_DATA:_
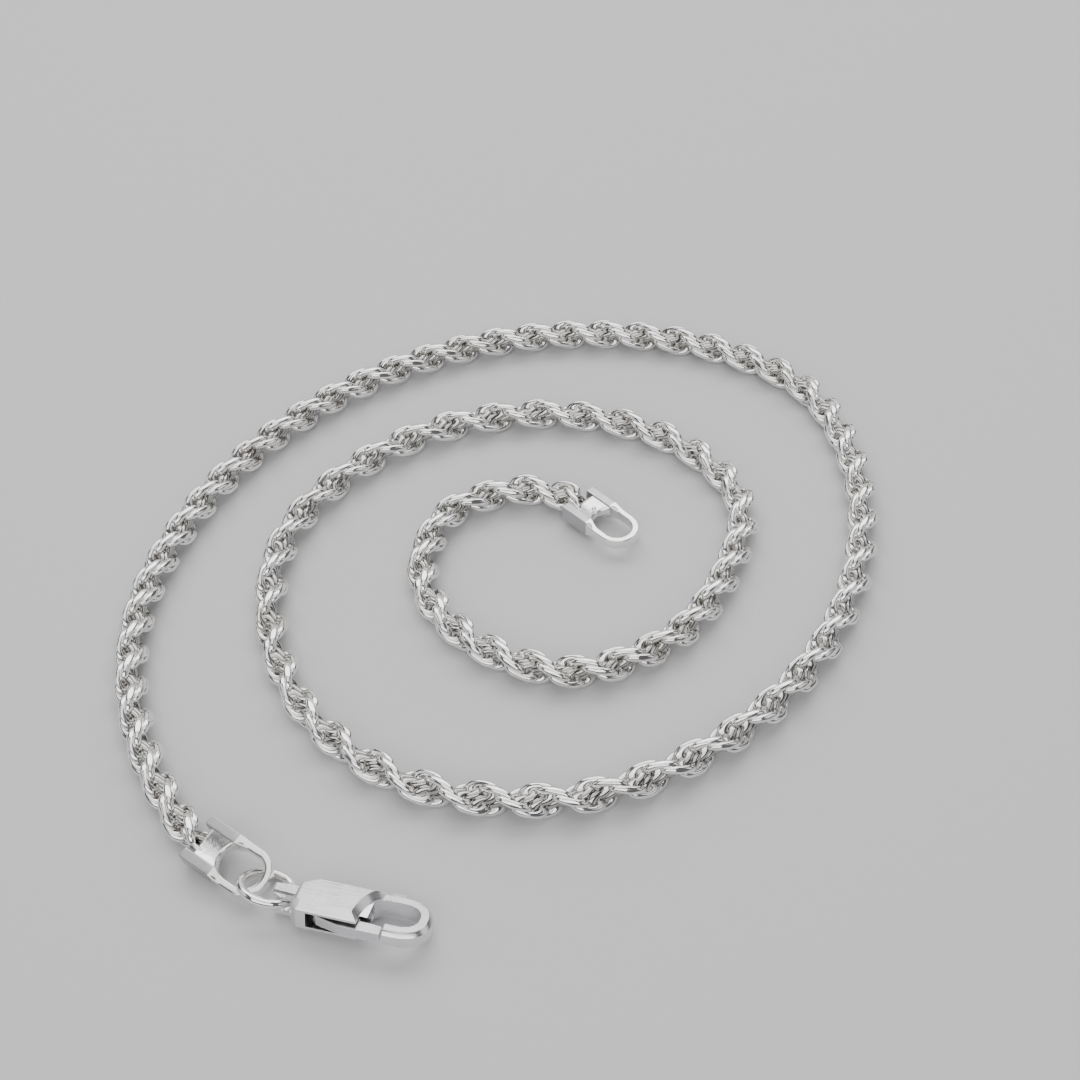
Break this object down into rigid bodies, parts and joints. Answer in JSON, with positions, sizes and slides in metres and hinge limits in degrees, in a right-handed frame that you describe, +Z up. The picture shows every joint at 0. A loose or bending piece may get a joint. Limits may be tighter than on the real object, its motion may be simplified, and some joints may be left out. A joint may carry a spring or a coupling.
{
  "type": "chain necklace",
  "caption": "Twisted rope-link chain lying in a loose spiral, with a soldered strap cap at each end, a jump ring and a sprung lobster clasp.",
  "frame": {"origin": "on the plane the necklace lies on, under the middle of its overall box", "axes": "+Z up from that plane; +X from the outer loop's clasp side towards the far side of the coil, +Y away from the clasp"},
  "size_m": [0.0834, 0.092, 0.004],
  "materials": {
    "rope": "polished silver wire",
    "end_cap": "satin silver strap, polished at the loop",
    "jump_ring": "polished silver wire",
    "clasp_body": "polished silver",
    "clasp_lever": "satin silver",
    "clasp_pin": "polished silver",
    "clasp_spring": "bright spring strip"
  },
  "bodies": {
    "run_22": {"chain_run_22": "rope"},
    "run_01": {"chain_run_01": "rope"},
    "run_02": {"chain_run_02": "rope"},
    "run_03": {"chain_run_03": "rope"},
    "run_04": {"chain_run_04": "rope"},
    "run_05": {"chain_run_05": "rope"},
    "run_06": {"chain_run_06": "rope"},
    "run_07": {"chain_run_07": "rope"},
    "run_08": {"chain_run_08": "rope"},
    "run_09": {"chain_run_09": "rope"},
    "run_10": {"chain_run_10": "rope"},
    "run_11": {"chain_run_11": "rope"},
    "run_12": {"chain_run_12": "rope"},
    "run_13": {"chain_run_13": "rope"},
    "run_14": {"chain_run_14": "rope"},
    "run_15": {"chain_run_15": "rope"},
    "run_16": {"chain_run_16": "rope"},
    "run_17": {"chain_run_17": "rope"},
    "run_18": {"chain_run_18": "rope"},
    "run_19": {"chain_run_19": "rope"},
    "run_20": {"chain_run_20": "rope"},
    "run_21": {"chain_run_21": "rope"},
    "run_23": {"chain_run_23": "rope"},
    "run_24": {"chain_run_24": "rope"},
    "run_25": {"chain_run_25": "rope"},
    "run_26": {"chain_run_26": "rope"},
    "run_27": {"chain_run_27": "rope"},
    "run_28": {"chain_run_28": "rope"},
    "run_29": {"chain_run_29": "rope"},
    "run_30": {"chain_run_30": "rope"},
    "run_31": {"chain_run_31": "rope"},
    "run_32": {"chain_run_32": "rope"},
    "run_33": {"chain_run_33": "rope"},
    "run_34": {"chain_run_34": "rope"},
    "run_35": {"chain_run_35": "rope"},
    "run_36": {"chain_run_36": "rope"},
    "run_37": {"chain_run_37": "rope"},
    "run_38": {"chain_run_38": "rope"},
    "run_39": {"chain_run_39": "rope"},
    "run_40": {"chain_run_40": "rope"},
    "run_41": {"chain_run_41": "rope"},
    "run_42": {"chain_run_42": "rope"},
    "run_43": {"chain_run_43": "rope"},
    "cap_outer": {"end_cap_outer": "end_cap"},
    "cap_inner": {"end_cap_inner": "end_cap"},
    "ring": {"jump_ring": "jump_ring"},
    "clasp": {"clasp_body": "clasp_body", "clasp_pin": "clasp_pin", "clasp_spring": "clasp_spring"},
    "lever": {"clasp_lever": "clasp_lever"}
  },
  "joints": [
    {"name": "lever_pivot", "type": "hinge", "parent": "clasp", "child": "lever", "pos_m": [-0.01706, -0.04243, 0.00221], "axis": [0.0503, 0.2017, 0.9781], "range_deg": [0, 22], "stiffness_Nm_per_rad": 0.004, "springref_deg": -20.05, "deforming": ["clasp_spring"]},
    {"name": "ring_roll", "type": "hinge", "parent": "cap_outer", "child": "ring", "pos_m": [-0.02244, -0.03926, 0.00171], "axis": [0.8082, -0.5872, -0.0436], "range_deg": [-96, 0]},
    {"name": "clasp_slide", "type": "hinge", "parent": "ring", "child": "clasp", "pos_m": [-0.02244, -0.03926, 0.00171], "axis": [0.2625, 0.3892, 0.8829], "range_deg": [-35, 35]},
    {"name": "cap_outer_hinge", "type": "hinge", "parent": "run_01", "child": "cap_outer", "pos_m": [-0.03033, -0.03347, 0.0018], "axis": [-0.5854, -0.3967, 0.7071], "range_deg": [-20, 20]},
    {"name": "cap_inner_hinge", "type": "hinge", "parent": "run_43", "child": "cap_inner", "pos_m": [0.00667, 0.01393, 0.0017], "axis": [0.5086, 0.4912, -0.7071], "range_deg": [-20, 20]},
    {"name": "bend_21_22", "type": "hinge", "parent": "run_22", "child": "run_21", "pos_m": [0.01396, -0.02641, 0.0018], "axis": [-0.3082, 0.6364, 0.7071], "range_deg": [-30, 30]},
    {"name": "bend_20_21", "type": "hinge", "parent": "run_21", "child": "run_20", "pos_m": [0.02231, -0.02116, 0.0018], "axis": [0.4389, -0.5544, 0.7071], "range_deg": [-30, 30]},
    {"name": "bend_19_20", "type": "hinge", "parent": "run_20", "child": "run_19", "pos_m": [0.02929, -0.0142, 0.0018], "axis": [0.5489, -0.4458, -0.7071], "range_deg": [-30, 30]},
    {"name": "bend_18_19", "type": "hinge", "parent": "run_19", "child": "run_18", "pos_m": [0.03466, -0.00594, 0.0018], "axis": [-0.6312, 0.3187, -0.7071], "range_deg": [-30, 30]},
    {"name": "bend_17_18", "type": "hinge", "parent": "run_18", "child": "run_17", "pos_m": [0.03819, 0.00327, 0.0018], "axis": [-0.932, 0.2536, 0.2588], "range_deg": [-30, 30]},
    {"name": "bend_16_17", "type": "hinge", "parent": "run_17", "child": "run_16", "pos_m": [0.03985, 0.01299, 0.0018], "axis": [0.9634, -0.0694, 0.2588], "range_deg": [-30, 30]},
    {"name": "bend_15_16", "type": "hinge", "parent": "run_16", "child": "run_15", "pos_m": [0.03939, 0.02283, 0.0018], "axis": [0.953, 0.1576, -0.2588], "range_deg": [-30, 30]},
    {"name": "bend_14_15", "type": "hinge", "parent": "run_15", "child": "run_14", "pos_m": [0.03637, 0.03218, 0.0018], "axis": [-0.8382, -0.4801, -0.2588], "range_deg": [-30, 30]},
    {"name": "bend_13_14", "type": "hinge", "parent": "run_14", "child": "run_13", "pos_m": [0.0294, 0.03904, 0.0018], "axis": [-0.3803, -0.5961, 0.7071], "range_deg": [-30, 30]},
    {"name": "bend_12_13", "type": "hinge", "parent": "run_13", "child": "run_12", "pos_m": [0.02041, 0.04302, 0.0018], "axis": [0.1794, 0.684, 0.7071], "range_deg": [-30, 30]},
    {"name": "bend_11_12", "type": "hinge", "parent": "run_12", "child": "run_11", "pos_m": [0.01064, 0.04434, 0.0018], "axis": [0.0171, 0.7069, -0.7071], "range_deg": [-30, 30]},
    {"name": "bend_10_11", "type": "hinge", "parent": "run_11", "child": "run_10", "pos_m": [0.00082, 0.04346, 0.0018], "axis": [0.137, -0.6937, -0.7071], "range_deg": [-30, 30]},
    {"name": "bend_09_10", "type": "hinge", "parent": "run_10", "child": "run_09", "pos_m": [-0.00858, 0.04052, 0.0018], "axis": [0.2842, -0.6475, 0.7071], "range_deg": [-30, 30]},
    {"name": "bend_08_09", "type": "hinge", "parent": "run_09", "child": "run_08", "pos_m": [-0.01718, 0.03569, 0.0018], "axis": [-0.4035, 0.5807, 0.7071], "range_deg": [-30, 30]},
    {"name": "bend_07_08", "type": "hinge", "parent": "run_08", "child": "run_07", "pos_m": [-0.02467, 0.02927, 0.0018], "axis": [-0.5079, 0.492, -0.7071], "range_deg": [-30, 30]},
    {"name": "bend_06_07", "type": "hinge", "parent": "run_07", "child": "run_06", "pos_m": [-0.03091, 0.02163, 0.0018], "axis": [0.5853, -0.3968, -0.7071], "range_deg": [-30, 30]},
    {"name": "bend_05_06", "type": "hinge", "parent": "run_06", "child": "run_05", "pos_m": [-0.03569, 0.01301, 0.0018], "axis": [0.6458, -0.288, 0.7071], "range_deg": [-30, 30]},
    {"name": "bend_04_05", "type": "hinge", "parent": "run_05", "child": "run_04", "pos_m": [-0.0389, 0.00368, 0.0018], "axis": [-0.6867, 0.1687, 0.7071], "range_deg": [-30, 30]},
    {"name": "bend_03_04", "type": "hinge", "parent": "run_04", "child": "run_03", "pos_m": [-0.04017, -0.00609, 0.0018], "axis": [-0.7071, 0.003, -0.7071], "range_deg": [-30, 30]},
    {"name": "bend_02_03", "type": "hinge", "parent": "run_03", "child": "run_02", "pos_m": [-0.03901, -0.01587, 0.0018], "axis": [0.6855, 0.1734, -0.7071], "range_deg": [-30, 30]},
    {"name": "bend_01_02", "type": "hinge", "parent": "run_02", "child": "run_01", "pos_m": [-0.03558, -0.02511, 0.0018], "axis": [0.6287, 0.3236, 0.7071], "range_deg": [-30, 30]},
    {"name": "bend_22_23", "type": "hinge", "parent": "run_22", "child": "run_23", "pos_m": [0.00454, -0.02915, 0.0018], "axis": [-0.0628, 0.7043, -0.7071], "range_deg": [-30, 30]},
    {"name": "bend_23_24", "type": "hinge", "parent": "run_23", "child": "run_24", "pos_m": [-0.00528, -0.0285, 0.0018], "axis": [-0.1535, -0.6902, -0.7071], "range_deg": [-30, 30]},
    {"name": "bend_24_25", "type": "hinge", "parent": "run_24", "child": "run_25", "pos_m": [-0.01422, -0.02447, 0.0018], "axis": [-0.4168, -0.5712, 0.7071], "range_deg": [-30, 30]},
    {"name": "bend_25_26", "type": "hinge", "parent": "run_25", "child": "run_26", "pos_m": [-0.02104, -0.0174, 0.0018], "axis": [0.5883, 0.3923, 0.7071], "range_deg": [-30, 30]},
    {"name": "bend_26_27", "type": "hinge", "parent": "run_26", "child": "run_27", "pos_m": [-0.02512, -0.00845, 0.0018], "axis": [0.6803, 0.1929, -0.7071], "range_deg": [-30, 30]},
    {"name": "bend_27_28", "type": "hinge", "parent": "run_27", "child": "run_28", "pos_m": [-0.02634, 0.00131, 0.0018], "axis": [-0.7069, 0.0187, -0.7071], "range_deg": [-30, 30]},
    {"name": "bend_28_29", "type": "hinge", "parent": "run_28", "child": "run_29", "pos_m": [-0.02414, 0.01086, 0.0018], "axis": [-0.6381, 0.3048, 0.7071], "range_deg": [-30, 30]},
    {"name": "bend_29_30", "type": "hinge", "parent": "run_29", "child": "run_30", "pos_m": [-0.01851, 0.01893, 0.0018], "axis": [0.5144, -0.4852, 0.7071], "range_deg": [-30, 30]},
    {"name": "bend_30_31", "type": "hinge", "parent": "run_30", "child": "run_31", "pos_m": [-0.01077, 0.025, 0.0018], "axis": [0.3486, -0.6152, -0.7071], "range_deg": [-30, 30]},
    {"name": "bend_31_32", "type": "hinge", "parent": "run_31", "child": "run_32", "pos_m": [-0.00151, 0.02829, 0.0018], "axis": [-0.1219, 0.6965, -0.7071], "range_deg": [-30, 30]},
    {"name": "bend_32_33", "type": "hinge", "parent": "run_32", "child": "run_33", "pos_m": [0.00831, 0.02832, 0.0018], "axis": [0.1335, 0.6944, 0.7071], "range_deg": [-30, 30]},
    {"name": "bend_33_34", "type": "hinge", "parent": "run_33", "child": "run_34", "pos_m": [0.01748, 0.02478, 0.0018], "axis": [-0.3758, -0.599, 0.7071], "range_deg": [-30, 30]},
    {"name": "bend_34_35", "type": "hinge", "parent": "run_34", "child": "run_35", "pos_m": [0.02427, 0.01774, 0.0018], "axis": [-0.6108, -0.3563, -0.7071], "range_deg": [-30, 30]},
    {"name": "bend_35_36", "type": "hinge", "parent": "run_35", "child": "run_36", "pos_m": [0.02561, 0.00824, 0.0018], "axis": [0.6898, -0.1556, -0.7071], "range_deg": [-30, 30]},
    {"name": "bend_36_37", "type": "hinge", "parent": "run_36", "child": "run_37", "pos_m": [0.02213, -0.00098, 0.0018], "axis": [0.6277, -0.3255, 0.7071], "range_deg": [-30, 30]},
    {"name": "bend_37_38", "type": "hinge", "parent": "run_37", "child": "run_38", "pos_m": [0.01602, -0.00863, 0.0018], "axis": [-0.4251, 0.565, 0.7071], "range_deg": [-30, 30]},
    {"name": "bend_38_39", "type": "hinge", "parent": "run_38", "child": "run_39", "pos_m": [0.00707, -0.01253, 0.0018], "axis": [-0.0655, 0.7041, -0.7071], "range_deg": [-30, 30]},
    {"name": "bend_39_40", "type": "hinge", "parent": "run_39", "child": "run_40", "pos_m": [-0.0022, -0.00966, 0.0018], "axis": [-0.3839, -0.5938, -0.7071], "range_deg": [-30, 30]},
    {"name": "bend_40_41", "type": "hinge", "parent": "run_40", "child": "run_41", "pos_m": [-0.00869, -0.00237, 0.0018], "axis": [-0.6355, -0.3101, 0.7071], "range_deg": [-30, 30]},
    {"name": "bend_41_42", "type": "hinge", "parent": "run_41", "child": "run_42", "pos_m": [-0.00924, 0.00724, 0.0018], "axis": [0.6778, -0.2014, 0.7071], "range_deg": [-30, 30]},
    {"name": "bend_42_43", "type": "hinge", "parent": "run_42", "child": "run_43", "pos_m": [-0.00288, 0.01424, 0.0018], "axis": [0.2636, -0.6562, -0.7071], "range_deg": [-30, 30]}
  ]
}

_WHAT YOU HAVE TO DO:_ Track down every line with the word "that" and copy it.

_EXPECTED ANSWER:_
Break this object down into rigid bodies, parts and joints. Answer in JSON, with positions, sizes and slides in metres and hinge limits in degrees, in a right-handed frame that you describe, +Z up. The picture shows every joint at 0. A loose or bending piece may get a joint. Limits may be tighter than on the real object, its motion may be simplified, and some joints may be left out. A joint may carry a spring or a coupling.
  "frame": {"origin": "on the plane the necklace lies on, under the middle of its overall box", "axes": "+Z up from that plane; +X from the outer loop's clasp side towards the far side of the coil, +Y away from the clasp"},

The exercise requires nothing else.